-- Start of RECORDED INFORMATION --
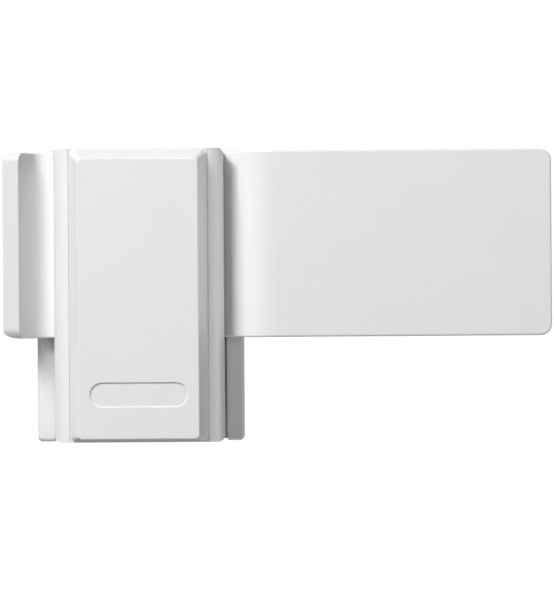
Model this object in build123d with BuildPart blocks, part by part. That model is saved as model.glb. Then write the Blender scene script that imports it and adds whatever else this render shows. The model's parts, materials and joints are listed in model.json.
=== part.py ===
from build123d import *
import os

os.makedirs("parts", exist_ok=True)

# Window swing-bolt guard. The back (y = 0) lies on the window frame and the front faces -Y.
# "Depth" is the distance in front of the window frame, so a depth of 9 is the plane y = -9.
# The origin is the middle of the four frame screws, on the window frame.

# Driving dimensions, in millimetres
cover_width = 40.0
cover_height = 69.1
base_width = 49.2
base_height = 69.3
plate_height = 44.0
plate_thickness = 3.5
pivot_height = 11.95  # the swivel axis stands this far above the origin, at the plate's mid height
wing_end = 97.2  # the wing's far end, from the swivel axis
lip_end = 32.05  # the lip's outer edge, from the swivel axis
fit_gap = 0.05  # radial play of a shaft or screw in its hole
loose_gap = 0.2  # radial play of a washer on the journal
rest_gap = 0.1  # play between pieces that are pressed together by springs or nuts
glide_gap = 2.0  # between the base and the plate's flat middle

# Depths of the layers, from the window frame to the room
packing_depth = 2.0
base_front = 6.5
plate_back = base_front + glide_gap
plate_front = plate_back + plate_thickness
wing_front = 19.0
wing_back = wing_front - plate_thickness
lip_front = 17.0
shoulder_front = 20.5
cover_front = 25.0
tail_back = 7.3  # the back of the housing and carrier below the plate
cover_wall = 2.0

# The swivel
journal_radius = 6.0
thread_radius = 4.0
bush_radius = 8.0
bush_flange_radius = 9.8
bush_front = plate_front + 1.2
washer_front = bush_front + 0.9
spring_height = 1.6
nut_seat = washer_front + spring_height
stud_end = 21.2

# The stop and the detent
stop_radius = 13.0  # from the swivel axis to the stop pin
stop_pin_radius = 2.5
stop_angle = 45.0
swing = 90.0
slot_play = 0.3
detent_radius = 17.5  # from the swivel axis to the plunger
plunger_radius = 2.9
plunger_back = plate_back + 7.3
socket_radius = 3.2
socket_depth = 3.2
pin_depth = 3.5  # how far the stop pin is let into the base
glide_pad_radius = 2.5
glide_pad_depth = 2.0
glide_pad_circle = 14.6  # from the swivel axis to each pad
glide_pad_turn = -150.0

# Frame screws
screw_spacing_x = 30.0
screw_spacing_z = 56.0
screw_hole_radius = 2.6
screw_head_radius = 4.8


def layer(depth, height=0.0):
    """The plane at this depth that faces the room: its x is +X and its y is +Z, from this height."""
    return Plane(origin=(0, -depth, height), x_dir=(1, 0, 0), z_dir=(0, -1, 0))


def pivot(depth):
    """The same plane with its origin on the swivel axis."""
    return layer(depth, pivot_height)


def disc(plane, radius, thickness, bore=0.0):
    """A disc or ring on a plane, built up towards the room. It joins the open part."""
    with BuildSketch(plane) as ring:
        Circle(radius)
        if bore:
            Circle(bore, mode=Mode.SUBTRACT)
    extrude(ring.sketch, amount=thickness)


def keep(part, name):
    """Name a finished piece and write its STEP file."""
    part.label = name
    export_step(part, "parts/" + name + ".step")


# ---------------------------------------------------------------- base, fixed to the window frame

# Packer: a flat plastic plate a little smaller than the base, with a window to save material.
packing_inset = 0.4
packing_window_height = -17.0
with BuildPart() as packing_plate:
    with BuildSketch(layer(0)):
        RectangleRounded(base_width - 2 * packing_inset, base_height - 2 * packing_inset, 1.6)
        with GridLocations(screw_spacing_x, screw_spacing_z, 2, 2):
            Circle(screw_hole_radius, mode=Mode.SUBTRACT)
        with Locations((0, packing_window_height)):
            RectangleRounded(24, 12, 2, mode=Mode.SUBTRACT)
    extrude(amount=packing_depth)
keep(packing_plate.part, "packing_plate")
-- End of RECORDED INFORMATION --
From the first line of the data above to the line holding "stud_end = 21.2", reproduce each line exactly; emit no other lines.

## CORRECT ANSWER
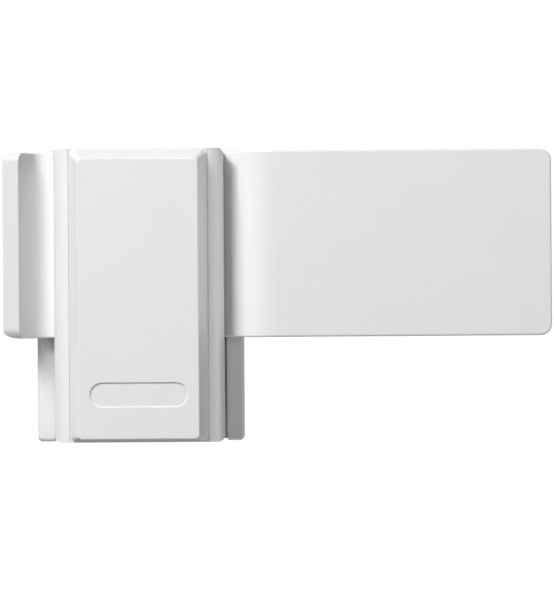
Model this object in build123d with BuildPart blocks, part by part. That model is saved as model.glb. Then write the Blender scene script that imports it and adds whatever else this render shows. The model's parts, materials and joints are listed in model.json.
=== part.py ===
from build123d import *
import os

os.makedirs("parts", exist_ok=True)

# Window swing-bolt guard. The back (y = 0) lies on the window frame and the front faces -Y.
# "Depth" is the distance in front of the window frame, so a depth of 9 is the plane y = -9.
# The origin is the middle of the four frame screws, on the window frame.

# Driving dimensions, in millimetres
cover_width = 40.0
cover_height = 69.1
base_width = 49.2
base_height = 69.3
plate_height = 44.0
plate_thickness = 3.5
pivot_height = 11.95  # the swivel axis stands this far above the origin, at the plate's mid height
wing_end = 97.2  # the wing's far end, from the swivel axis
lip_end = 32.05  # the lip's outer edge, from the swivel axis
fit_gap = 0.05  # radial play of a shaft or screw in its hole
loose_gap = 0.2  # radial play of a washer on the journal
rest_gap = 0.1  # play between pieces that are pressed together by springs or nuts
glide_gap = 2.0  # between the base and the plate's flat middle

# Depths of the layers, from the window frame to the room
packing_depth = 2.0
base_front = 6.5
plate_back = base_front + glide_gap
plate_front = plate_back + plate_thickness
wing_front = 19.0
wing_back = wing_front - plate_thickness
lip_front = 17.0
shoulder_front = 20.5
cover_front = 25.0
tail_back = 7.3  # the back of the housing and carrier below the plate
cover_wall = 2.0

# The swivel
journal_radius = 6.0
thread_radius = 4.0
bush_radius = 8.0
bush_flange_radius = 9.8
bush_front = plate_front + 1.2
washer_front = bush_front + 0.9
spring_height = 1.6
nut_seat = washer_front + spring_height
stud_end = 21.2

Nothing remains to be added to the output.